What's the UK's latest position on Net Zero?
In previous articles we discussed the latest legislative developments with both Energy Performance Certificates for landlords, and the end of gas boiler installation by new home developers. In September 2023 the Prime Minister re-mapped a “fairer” path to achieve the target to ease the financial burden. Gov.uk states that:
“UK’s over-delivery on reducing emissions provides space to take a more pragmatic, proportionate, and realistic approach to reaching net zero.”
Revised plans will ease the burden on working people, as the Prime Minister forges a credible, transparent path to net zero that maintains public consent.
The ban on new fossil fuel boilers for certain households will be delayed while cash grants for boiler upgrade schemes will increase by 50% to £7,500 for those who want to transition now.
Scrap policies to force landlords to upgrade the energy efficiency of their properties, but instead continue to encourage households to do so where they can.
What are the changes to EPC's and the MEES?
LandlordZONE quote Ben Beadle, chief executive of the National Residential Landlords Association, responding to the PM’s speech scrapping the proposed energy efficiency targets as saying:
“We want to see all properties as energy efficient as possible.”
“But the uncertainty surrounding energy efficiency policy has been hugely damaging to the supply of rented properties.”

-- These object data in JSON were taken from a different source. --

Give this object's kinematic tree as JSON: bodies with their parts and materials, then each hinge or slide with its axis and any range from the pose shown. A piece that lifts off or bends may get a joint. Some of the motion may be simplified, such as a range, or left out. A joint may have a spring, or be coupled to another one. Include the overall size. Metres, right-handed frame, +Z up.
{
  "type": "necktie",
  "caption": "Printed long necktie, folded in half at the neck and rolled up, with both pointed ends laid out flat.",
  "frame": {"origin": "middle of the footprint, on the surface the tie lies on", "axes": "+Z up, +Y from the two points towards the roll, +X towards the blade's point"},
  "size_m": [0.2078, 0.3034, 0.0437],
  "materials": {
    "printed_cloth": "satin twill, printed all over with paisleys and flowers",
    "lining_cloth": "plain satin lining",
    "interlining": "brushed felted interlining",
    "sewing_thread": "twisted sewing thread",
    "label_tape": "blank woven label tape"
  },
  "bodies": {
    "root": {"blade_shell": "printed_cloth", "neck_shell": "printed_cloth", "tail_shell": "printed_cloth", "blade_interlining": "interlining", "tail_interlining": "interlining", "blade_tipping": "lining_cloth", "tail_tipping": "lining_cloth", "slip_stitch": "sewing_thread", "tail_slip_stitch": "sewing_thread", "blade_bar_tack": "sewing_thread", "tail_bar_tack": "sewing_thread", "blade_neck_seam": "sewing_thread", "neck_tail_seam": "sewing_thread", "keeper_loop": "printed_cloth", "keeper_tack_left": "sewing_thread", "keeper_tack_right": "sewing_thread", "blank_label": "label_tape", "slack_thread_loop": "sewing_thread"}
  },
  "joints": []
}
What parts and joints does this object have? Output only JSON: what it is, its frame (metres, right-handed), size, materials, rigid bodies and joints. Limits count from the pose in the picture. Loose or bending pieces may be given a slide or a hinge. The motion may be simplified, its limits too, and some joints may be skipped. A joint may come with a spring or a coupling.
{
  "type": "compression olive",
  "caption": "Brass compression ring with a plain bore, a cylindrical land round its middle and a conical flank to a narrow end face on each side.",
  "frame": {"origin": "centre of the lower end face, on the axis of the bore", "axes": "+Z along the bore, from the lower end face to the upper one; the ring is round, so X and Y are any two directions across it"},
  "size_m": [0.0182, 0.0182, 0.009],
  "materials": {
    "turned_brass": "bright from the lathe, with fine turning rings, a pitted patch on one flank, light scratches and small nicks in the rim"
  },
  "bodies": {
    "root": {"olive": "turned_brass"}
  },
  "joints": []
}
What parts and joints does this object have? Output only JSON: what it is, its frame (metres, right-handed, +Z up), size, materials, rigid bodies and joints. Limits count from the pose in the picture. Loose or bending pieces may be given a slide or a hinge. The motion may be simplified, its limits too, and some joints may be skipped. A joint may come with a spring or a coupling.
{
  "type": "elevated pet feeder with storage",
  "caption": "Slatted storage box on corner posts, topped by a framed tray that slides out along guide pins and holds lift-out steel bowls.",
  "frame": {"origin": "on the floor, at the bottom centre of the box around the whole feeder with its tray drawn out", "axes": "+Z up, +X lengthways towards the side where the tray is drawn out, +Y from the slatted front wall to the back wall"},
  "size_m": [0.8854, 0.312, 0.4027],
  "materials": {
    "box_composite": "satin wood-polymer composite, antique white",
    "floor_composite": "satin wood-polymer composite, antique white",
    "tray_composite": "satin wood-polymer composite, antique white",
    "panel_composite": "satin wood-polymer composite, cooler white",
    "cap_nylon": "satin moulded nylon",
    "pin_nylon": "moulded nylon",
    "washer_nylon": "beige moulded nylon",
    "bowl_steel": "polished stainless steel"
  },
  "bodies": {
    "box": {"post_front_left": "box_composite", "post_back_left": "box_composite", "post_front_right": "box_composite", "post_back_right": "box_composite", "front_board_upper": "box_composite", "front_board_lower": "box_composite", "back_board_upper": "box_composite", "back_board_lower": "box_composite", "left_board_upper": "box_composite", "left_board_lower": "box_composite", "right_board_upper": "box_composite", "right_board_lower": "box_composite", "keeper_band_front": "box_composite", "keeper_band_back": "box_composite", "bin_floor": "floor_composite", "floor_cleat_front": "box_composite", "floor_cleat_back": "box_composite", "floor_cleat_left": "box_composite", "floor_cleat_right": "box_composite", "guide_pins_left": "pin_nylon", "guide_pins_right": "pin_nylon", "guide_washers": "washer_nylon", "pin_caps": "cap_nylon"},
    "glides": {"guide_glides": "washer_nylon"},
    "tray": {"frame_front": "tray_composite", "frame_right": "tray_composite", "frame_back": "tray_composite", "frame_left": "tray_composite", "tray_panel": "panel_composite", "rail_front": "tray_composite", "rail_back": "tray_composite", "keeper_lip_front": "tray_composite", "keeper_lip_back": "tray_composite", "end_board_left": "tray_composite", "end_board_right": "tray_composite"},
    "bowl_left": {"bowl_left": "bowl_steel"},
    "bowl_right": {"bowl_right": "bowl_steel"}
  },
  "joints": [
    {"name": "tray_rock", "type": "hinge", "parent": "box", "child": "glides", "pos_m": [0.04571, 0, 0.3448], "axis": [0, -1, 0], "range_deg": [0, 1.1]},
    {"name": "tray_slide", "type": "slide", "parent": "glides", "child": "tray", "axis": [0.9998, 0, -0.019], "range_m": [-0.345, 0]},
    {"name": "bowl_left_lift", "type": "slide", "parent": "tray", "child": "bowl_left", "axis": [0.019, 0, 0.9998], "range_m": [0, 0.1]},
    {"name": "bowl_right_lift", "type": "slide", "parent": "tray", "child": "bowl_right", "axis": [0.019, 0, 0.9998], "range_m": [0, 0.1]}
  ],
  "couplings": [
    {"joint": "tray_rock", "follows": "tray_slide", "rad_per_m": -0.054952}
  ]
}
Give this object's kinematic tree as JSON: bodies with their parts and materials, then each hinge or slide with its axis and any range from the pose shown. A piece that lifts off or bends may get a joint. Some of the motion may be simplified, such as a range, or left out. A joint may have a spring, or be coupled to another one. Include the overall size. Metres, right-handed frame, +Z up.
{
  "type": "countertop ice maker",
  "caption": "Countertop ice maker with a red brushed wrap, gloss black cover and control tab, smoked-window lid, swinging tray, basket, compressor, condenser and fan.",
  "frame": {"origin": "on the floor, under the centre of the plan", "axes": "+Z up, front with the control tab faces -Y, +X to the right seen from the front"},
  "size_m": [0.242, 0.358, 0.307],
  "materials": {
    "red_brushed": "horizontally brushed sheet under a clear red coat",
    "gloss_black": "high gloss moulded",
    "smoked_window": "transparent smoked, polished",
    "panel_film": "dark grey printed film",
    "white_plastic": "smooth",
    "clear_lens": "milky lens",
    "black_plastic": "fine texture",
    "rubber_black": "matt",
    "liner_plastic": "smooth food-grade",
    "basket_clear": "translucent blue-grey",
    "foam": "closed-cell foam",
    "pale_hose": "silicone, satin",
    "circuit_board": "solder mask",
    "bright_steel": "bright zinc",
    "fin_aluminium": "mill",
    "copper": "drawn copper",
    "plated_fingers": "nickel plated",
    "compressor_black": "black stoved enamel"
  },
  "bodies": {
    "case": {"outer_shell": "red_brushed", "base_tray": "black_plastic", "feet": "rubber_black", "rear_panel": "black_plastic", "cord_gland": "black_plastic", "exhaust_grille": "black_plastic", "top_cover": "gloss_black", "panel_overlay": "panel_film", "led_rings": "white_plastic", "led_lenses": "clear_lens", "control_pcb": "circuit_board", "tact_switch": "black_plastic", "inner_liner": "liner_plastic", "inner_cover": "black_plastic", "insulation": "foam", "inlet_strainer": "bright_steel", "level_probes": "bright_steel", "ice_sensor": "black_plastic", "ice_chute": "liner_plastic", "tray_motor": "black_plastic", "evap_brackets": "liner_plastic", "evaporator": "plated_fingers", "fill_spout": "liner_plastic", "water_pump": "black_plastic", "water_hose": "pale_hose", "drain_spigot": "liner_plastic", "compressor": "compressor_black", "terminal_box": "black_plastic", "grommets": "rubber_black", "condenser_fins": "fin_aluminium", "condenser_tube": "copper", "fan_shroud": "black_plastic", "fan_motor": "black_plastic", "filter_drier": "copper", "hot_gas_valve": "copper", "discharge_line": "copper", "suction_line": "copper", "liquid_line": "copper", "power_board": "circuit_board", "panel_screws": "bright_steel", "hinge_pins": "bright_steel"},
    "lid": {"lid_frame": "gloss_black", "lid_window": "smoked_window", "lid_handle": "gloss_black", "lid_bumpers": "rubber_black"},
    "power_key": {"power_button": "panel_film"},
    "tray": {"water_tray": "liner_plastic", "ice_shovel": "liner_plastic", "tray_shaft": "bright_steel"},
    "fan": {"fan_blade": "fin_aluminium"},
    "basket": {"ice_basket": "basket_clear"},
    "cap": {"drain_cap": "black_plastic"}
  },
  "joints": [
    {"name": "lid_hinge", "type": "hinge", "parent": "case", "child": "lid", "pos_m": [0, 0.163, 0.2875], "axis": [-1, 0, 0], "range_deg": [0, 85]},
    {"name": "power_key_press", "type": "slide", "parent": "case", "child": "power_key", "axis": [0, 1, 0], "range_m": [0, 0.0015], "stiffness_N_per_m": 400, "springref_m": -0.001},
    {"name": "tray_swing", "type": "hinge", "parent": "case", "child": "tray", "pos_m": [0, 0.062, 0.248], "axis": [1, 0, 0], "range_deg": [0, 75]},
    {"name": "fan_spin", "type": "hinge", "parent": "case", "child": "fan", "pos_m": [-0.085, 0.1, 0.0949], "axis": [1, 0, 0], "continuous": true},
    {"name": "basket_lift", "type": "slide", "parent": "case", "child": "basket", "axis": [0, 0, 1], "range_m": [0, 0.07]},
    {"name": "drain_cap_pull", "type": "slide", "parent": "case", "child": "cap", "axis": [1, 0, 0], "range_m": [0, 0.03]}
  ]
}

“Landlords are struggling to make investment decisions without a clear idea of the Government’s direction of travel.”
“It is welcome that landlords will not be required to invest substantial sums of money during a cost-of-living crisis when many are themselves struggling financially.”
“However, ministers need to use the space they are creating to develop a full plan that supports the rental market to make the energy efficiency improvements we all want to see.”
“This must include appropriate financial support and reform of the tax system which currently fails to support investment in energy efficiency measures.”
Does that mean there are no MEES?
The Government has announced that the latest EPC proposals have been abandoned, but the existing Minimum Energy Efficiency Standards (MEES) are still in place and fully enforceable. It is important therefore, that landlords maintain the energy efficiency of rented properties in line with the MEES of “E” or above.
Lettingaproperty.com reports that “The Government also proposed raising the penalty for not having a valid EPC from £5,000 to £30,000 from 2028.” As these are part of the proposal for 2028, these too will be scrapped.
How will the gas boiler ban be affected?
We provided commentary in August 2023 on gas boilers no longer being installed in new build homes from 2025. There are two parts to the Government’s gas boiler proposal, and we focussed on the second:
- Private residential homes upgrading personal boilers
- Heating systems being installed in new build homes.
- Delay the ban on installing oil and LPG boilers, and new coal heating, for off-gas-grid homes to 2035, instead of phasing them out from 2026. Many of these homes are not suitable for heat pumps, so this ensures homeowners are not having to spend around £10-15,000 on upgrading their homes in just three years’ time.
Set an exemption to the phase out of fossil fuel boilers, including gas, in 2035, so that households who will most struggle to make the switch to heat pumps or other low-carbon alternatives won’t have to do so. This is expected to cover about a fifth of homes, including off-gas-grid homes – those that will need expensive retrofitting or a very large electricity connection. – Gov.uk
Whilst the EPC changes have been scrapped, the “boiler ban” relating to property developers installing heating systems into their new homes, has only been delayed. The ban date previously set for 2025, has been extended to 2035. A 10-year delay
The Government suggests a need for balance. Landlords, homeowners, and property developers alike have expressed concerns about the uncertainty surrounding energy efficiency policies and the financial burden they may impose. However, Institutions like the Royal Institute of Chartered Surveyors (RICS) says that the “ongoing indecision about this and related matters does not fill the built environment sector with confidence.”
The Negotiator quotes RICS as saying the following on both topics:
“RICS looks forward to the government providing an alternative solution to improve energy efficiency given its importance in not just tackling climate change, but economic and social well-being. “The government should also use this time to undertake a much-needed reform of the EPC methodology to ensure we accurately assess and incentivise energy performance improvements.”
“RICS welcomes the announcement of additional support for the boiler upgrade scheme; however, we reiterate the importance of a holistic strategy that promotes energy efficiency and decarbonisation that is not limited to energy products.”
The path to a sustainable and energy-efficient future must consider the practical challenges and financial implications for all stakeholders. It is suggested that the revised plans aim to strike this balance while maintaining the goal of reaching net zero emissions, ensuring that the transition is credible, transparent, and supported by public consent. It’s essential for policymakers to continue working closely with industry stakeholders to develop comprehensive plans that promote energy efficiency and sustainability while addressing the concerns of those affected by these changes.